For our cavalry arms we have chiefly to rely on importations, although pistols are being made at several points with success. Want of workmen alone prevents additional results. Sabers can be produced in sufficient numbers, and of pretty good quality, by the detail of a very few workmen from the field.

Follow the numbers here. The Confederacy had 200,000 men present for duty (and another 200,000 not present for various reasons).  On hand were around 236,000 small arms, give or take.  Gorgas does not indicate the number of weapons issued, to replace those lost or damaged.  And maybe that isn’t the important issue towards sustaining the army.  The Confederacy could produce 55,000 rifles, but had instead produced only 12,778.  The balance of what was needed came in the form of 39,798 imported rifles.  Total “new” weapons in 1864 was 52,576.  Just shy of the maximum potential domestic output, as cited by Gorgas.  And that would allow the Confederacy to replace one of every four weapons in use, give or take.

So, does this champion Confederate domestic manufacturing? Or show it as deficient?   Neither.  Gorgas’ explanation points to another conclusion – the blockade-runners allowed the Confederacy to take men out of the factories for service in the ranks.

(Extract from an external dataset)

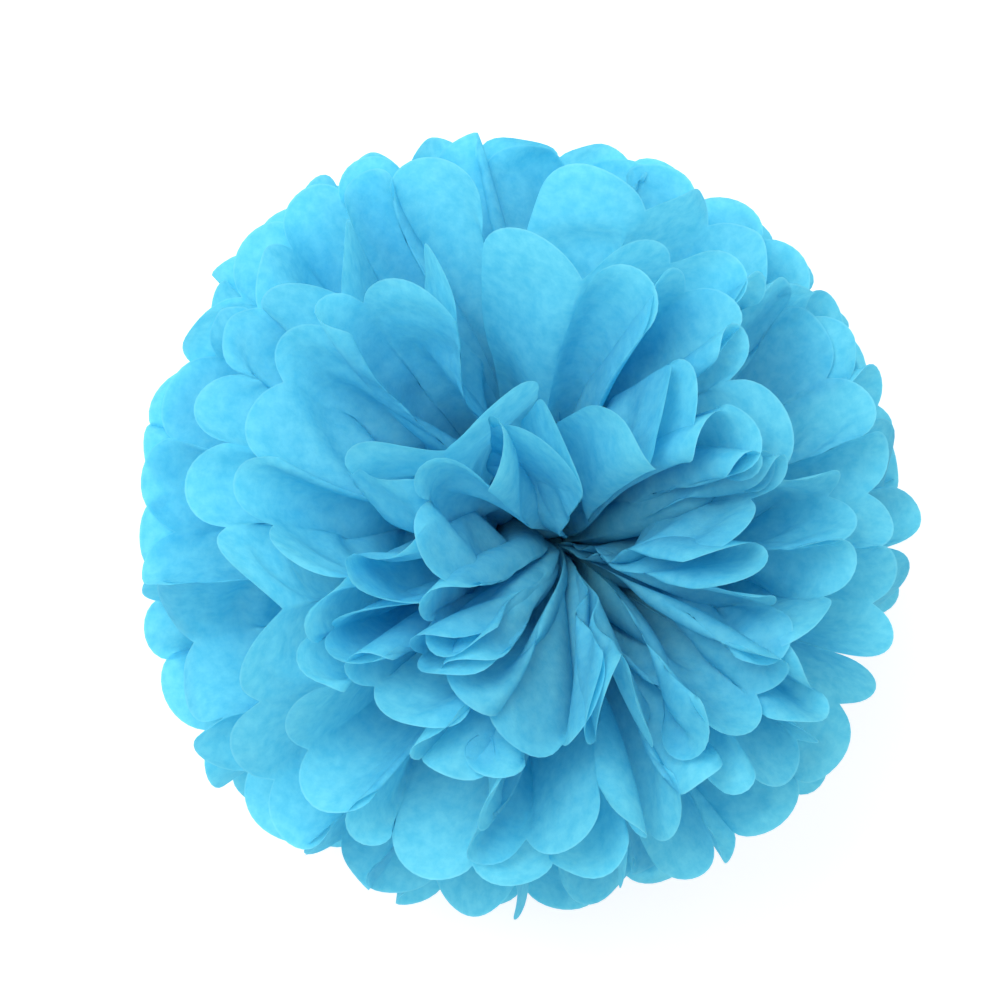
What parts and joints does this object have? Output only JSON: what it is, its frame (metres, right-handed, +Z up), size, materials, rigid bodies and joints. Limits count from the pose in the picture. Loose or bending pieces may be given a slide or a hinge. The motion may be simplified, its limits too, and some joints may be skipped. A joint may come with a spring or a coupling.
{
  "type": "tissue paper pom pom",
  "caption": "Round party decoration: pleated tissue paper sheets with round-cut ends, tied at the waist with a wire and fanned out into a ball of petals.",
  "frame": {"origin": "middle of the ball's underside, on the surface that it rests on", "axes": "+Z up, through the sheets from the lowest to the topmost; the tied bundle of pleats lies along Y, and the two fans of each sheet meet on the XZ plane"},
  "size_m": [0.2522, 0.2486, 0.2272],
  "materials": {
    "tissue": "matt, translucent sky blue tissue",
    "wire": "thin bare steel wire"
  },
  "bodies": {
    "root": {"sheet_01": "tissue", "sheet_02": "tissue", "sheet_03": "tissue", "sheet_04": "tissue", "sheet_05": "tissue", "sheet_06": "tissue", "sheet_07": "tissue", "sheet_08": "tissue", "sheet_09": "tissue", "sheet_10": "tissue", "wire_tie": "wire"}
  },
  "joints": []
}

Gorgas counts 800 workers, but I would submit that was just the surface figure.   Maybe two regiments… maybe more.

And that is only taking into account small arms production.  Would not be hard to carry that figure forward in regard to other war-critical industries and say supplies arriving through the blockade freed up a body of manpower equal to a brigade.

Oh, but one more point – blockade running also carried with it an intangible worth more than guns or gold.  So long as ships could transit to Charleston, even with hazard, the Confederacy still “existed” and had contact with the outside world.  But ports like Charleston – were supplies could land on Confederate soil – were becoming scarce by the fall of 1864.  Within a few months, the number would be zero.

(Citation from OR, Series IV, Volume 3, Serial 129, pages 986-7.)